▶ _PROBLEM DETAILS_
From the top of the records below down to the line containing "in mm, anticlockwise.", reproduce every line exactly.

▶ _LISTED RECORDS_
◆ ◆ ◆ ◆ ◆ ◆ ◆

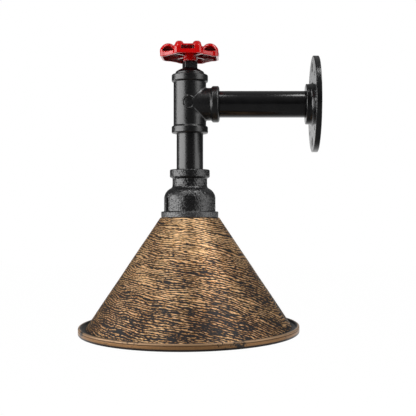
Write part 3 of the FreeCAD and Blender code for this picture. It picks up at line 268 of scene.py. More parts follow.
def turned(name, outline, node, segments=160, steps=6, sharp=40, lying=False, shape=None):
    """Piece of revolution; the outline is (radius, height) in mm, anticlockwise.

    It stands on the axis of the tee, or lies along the arm with its height from the wall.
    """
    ring = np.array(softened(outline, steps))
    angles = np.arange(segments) * 2 * math.pi / segments
    radius = ring[:, 0][None, :]
    height = ring[:, 1][None, :] + 0 * angles[:, None]
    across = radius * np.cos(angles)[:, None]
    along = radius * np.sin(angles)[:, None]
    if lying:
        points = np.stack([-height, along, across], axis=2)
    else:
        points = np.stack([across, along, height], axis=2)
    if shape is not None:
        points = shape(points)
    if not lying:
        points = points + np.array([AXIS_X, 0, 0])
    count = len(ring)
    index = np.arange(segments * count).reshape(segments, count)
    after = np.roll(index, -1, axis=0)
    quads = np.stack([index, after, np.roll(after, -1, axis=1), np.roll(index, -1, axis=1)],
                     axis=2).reshape(-1, 4)
    mesh = mesh_from(name, points.reshape(-1, 3), quads)
    clean(mesh)
    mesh.set_sharp_from_angle(angle=math.radians(sharp))
    return new_object(name, mesh, FIXED, node)


def clean(mesh):
    """Join points that lie together, drop faces that collapse, and turn the rest outwards."""
    same_point, no_length = 1e-7, 1e-8
    work = bmesh.new()
    work.from_mesh(mesh)
    bmesh.ops.remove_doubles(work, verts=work.verts, dist=same_point)
    bmesh.ops.dissolve_degenerate(work, edges=work.edges, dist=no_length)
    bmesh.ops.recalc_face_normals(work, faces=work.faces)
    work.to_mesh(mesh)
    work.free()
    mesh.shade_smooth()


# Materials; the lengths in them are in metres

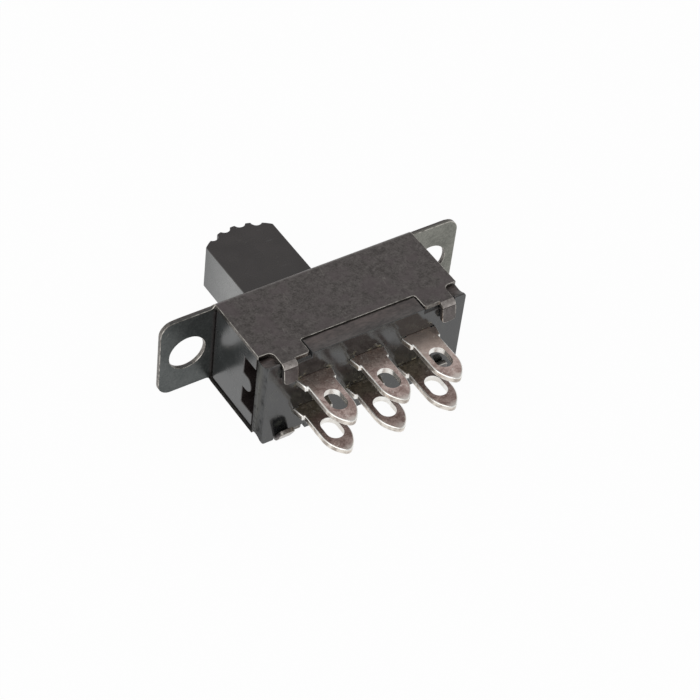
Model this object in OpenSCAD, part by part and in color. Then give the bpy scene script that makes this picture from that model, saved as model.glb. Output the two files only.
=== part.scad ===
// Slide switch for panel mounting: a folded steel frame, a black terminal board clinched into
// its open back, six solder terminals, and a knob with its carriage sliding inside.
//
// Frame of reference: +X runs along the switch, +Y from the panel towards the solder lugs, and
// +Z across the switch. The origin lies on the panel face, midway between the two ear holes.
// The knob is drawn at the +X end of its travel.

/* [Frame] */
// Length of the folded box
frame_len = 18.8; // [17.6:0.1:21]
// Width of the box over its two long walls
frame_w = 8.7; // [8.4:0.1:9.6]
// Depth from the panel face to the end corners of the walls
wall_depth = 7.0; // [6.8:0.1:8]
// Thickness of the steel sheet
sheet = 0.4; // [0.3:0.05:0.5]
// Inside radius of the long bends
bend_r = 0.2; // [0.1:0.05:0.3]
// Radius of the corners of the slot for the knob
slot_corner_r = 0.4; // [0.2:0.05:0.6]

/* [Ears] */
// Reach of each ear beyond the box
ear_reach = 4.9; // [4.5:0.1:7]
// Width of the ears
ear_w = 7.8; // [6.4:0.1:8]
// Radius of the corners of the ears
ear_corner_r = 1.2; // [0.4:0.1:2]
// Distance between the two panel holes
hole_pitch = 23.5; // [23:0.1:24.2]
// Diameter of the panel holes
hole_d = 3.3; // [2.4:0.1:3.5]

/* [Wall edges] */
// Length of the long recess in the edge of each wall
recess_len = 10.9; // [9:0.1:11.4]
// How far the recess dips below the end corners
recess_drop = 0.2; // [0.1:0.05:0.5]
// Radius of the recess and shoulder corners
recess_r = 0.25; // [0.1:0.05:0.4]
// Width of a clinch tab
tab_w = 1.3; // [0.9:0.1:1.5]
// Distance from the middle of a clinch tab to the end of the box
tab_inset = 1.89; // [1.7:0.01:2.1]
// Reach of a clinch tab over the board, from the outside of the wall
tab_fold = 1.95; // [1.5:0.05:2.2]
// How far the clinch tabs are folded over, in degrees
tab_angle = 80; // [70:1:90]
// How far the one slack tab is folded over, in degrees
slack_angle = 60; // [50:1:90]
// Inside radius of the fold of a clinch tab
tab_bend_r = 0.15; // [0.1:0.01:0.2]
// Radius of the hollow between a clinch tab and the end corner of the wall
hollow_r = 0.5; // [0.3:0.05:0.6]

/* [Terminal board] */
// Thickness of the slab that nests between the walls
slab_t = 1.35; // [1.1:0.05:1.6]
// Height of the lip above the shoulders of the walls
lip_t = 0.2; // [0.15:0.01:0.4]
// Radius of the cove under the four corners
cove_r = 1.0; // [0.8:0.05:1.2]
// Radius of the corners of the board
board_corner_r = 0.3; // [0.1:0.05:0.6]

/* [Terminals] */
// Spacing of the terminals along a row
lug_pitch = 5.0; // [4.6:0.1:5.2]
// Spacing of the two rows
row_pitch = 3.3; // [3.1:0.05:3.5]
// Thickness of the terminals
lug_t = 0.55; // [0.4:0.05:0.6]
// Width of a solder lug
lug_w = 2.5; // [2.2:0.1:2.8]
// Reach of a solder lug beyond the board
lug_reach = 5.85; // [5:0.05:7]
// Length of the pointed end of a lug
ogive_len = 2.1; // [1.7:0.1:2.4]
// Radius of the very tip of a lug
tip_r = 0.5; // [0.35:0.05:0.7]
// Width of the solder eyelet
eyelet_w = 1.5; // [1.2:0.05:1.6]
// Length of the solder eyelet
eyelet_len = 2.3; // [2:0.1:2.5]
// Distance from the middle of the eyelet to the tip of the lug
eyelet_back = 2.6; // [2.3:0.1:2.9]
// Width of the staking barb on each side of a lug
barb_w = 0.42; // [0.3:0.02:0.5]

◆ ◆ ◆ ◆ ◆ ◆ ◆

▶ _THE COMPLETED TASK_
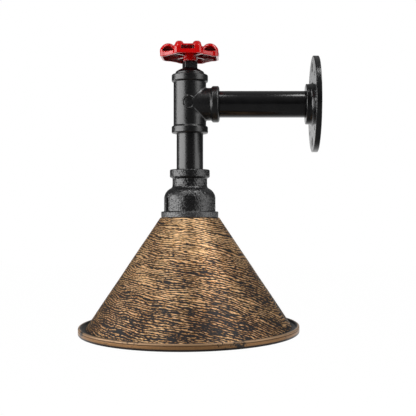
Write part 3 of the FreeCAD and Blender code for this picture. It picks up at line 268 of scene.py. More parts follow.
def turned(name, outline, node, segments=160, steps=6, sharp=40, lying=False, shape=None):
    """Piece of revolution; the outline is (radius, height) in mm, anticlockwise.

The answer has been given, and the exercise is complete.